The cities of Fort Worth, Houston, and Dallas, all in Texas, have the highest subsidence rates, exceeding an average of 4 millimeters per year. New York, Chicago, Columbus, Seattle, and Denver also show a significant decline, exceeding 2 millimeters per year. Particularly worrying is the data from Houston, where researchers have found that a staggering 42% of its land area is sinking at a rate exceeding 5 millimeters per year, while 12% is sinking at more than 10 millimeters per year. A difference that, in just a few decades, could have fatal consequences for buildings and infrastructure.

But what's causing this situation? According to the researchers, it's a "mosaic of factors." In fact, and despite the fact that massive groundwater extraction is, in general, the main cause of this subsidence, the study reveals that in some cities, such as New York, Philadelphia, and Washington DC, the phenomenon is primarily due to what is known as "glacial isostatic adjustment." A concept that, although complex, can be understood if we imagine the Earth as a memory foam mattress. During the last Ice Age, huge masses of ice covered these areas, exerting immense pressure on the Earth's crust and deforming it, just as a very heavy person would do to a mattress. "The weight of the ice," Shirzaei explains, "pushed down on the Earth's crust, just as if we were sitting on a memory foam mattress." When the ice melted thousands of years ago, the pressure disappeared, and the ground (like the mattress) began to slowly rise, regaining its original shape.

However, this "bounce back" isn't uniform. "In some areas," the scientist continues, "such as the East Coast and the Midwest of the United States, the land is still sinking rather than rising, because they are near an area that had been pushed up by the weight of nearby ice and is now collapsing." It's as if, as we get off the mattress, the adjacent areas that had risen slightly now begin to descend.
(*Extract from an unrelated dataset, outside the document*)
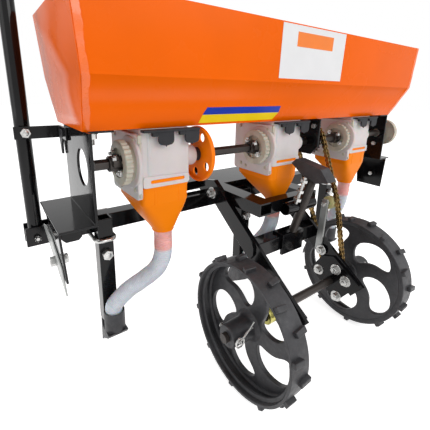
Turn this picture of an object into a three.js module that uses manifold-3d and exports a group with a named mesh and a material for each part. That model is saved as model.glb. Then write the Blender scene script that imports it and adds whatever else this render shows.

But that's by no means the only cause identified. In cities like Seattle, Portland, and San Francisco, plate tectonics, the constant movement of the large pieces that make up the Earth's crust, is the main culprit behind the subsidence. These cities, in fact, are located in seismically active zones, where plates interact with each other and deform, which can cause vertical ground movements.

Finally, other factors are also contributing to subsidence in some areas. A 2023 study, for example, suggested that the combined weight of more than one million buildings in New York City could be contributing to its subsidence. And another recent study, in Miami, found that the construction of new buildings in close proximity to existing ones could be disturbing the subsoil and causing structures to sink. It's as if the constant construction and increasing urban mass are adding additional stress to the ground, accelerating its decline in certain spots. "We need to start treating subsidence as the slow-motion disaster that it is," Shirzaei warns.

Scientists have also discovered that some cities, like the aforementioned Houston, are sinking at different rates in different locations, or even sinking in some places and rising in others. This uneven movement, known as differential motion, is especially concerning. In Shirzaei's words, "This uneven movement creates angular distortion and stress, which can potentially lead to cracks in walls and foundations, misaligned windows and doors, or, worse, structural failure."

The study estimates that approximately 1% of the total surface area of ​​the 28 cities studied is located in areas where differential movement could affect buildings, roads, rail lines, and other structures. Although this percentage may seem small, these areas tend to coincide with the densest urban cores and, together, are currently home to approximately 29,000 buildings. The cities most at risk in this regard are San Antonio, where the researchers estimate that 1 in 45 buildings is at elevated risk; Austin (1 in 71); Fort Worth (1 in 143); and Memphis (1 in 167).

The new study also reveals that eight cities (New York, Chicago, Los Angeles, Phoenix, Houston, Philadelphia, San Antonio, and Dallas) have more than 60% of their population living on subsiding land. Significantly, these same eight cities have experienced more than 90 major floods since 2000, a phenomenon likely fueled by the decrease in land elevation due to subsidence. If land subsides, coastal and low-lying areas become more vulnerable to flooding, as water has less capacity to drain and the elevation of the land relative to sea level decreases.

The study concludes with a call to action for cities to use this new information to find solutions. In many places, flooding could be mitigated, according to the researchers, by elevating land, improving drainage systems, and using green infrastructure, such as constructed wetlands, to absorb stormwater. Cities susceptible to the danger of tilting could, meanwhile, focus on rehabilitating existing structures, integrating ground motions into building codes, and limiting new construction in the most threatened areas.

"Rather than simply saying it's a problem, we can respond, address, mitigate, and adapt," says Leonard Ohenhen, lead author of the study. "We need to move on to solutions." A detailed understanding of how and where land subsidence is occurring in major US cities is the first step toward addressing this "silent catastrophe" and ensuring the safety and sustainability of urban infrastructure for future generations. Ignoring this phenomenon would be like building sandcastles amid a slowly rising tide, a strategy destined for long-term failure. Science, once again, has warned. It remains to be seen whether anyone will listen this time.